クリービスは基本的に固定支持で、上下荷重には強い一方、熱伸縮や横方向の追従は限定的です。ロッカークランプは可動(ロッキング)により、熱伸縮や微振動をいなし、異音や応力集中を抑える点が大きな違いです。
Q2. どんな配管に使うべき?
長尺で温度変化の大きい配管(温水・蒸気・冷温水・冷媒)や、鳴き対策が必要な区間で有効です。消火配管でもライン条件によって用いられます。設計意図・施工要領に従って使用位置を決めましょう。
Q3. 導入コストは上がる?
一般的な固定バンドより単価は上がる傾向ですが、異音・クレーム・手直しの抑制、配管寿命や保全性の向上を考えると、トータルではメリットが大きいケースが多いです。
Q4. 電線管や樹脂管にも使える?
適用管径・材質・ライナーの有無によります。電線管・樹脂管では、締付け圧で潰れやすいものもあるため、メーカー適用表と施工要領を必ず確認してください。
Q5. 防振ハンガーと併用できる?
併用自体は可能ですが、可動方向が重複・競合して意図した動きが出ない場合があります。系全体の動き方を設計側と共有し、評価された納まりとしてください。
ミニ用語辞典:合わせて覚えると現場が楽になる
- 固定支持:配管の位置を拘束する支持。ロッカークランプは「可動支持」に分類。
- ガイド支持:特定方向は拘束し、他方向には追従させる支持。ロッカーはガイド的役割を持つ。

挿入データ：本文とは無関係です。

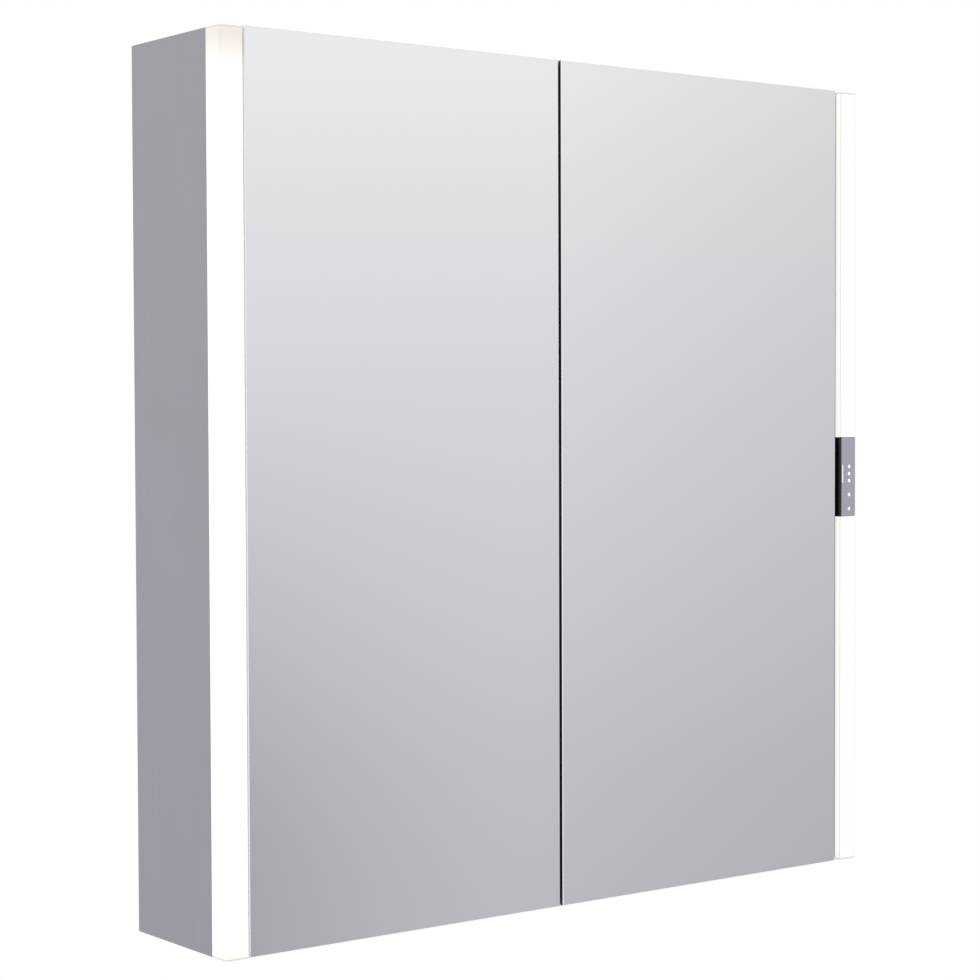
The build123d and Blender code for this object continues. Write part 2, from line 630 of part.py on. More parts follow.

- アンカー点・ガイド点・フリー点:配管応力計画での支持の役割区分。ロッカーはガイド/フリーの機能を担うことが多い。
- 鳴き(ノイズ):金属接触や熱伸縮で発生する異音。ライナー付きロッカーで軽減可能。
まとめ:ロッカークランプを使いこなすコツ
ロッカークランプは「配管の伸び・揺れに付き合う」ための可動支持金具です。固定金具では吸収しづらい熱伸縮や微振動をいなし、異音や応力集中を防ぐのが役割。選定では、呼び径・許容荷重・材質・可動範囲・ライナーの有無を必ずチェック。施工では、可動方向の合わせ込み、締付けトルク、干渉回避が肝心です。内装との取り合いも早めに調整し、点検アクセスを確保しておきましょう。現場で「ここはロッカーで」と言われても、本記事の要点を押さえておけば迷いません。適材適所でロッカークランプを使い分け、静かで長持ちする配管を実現してください。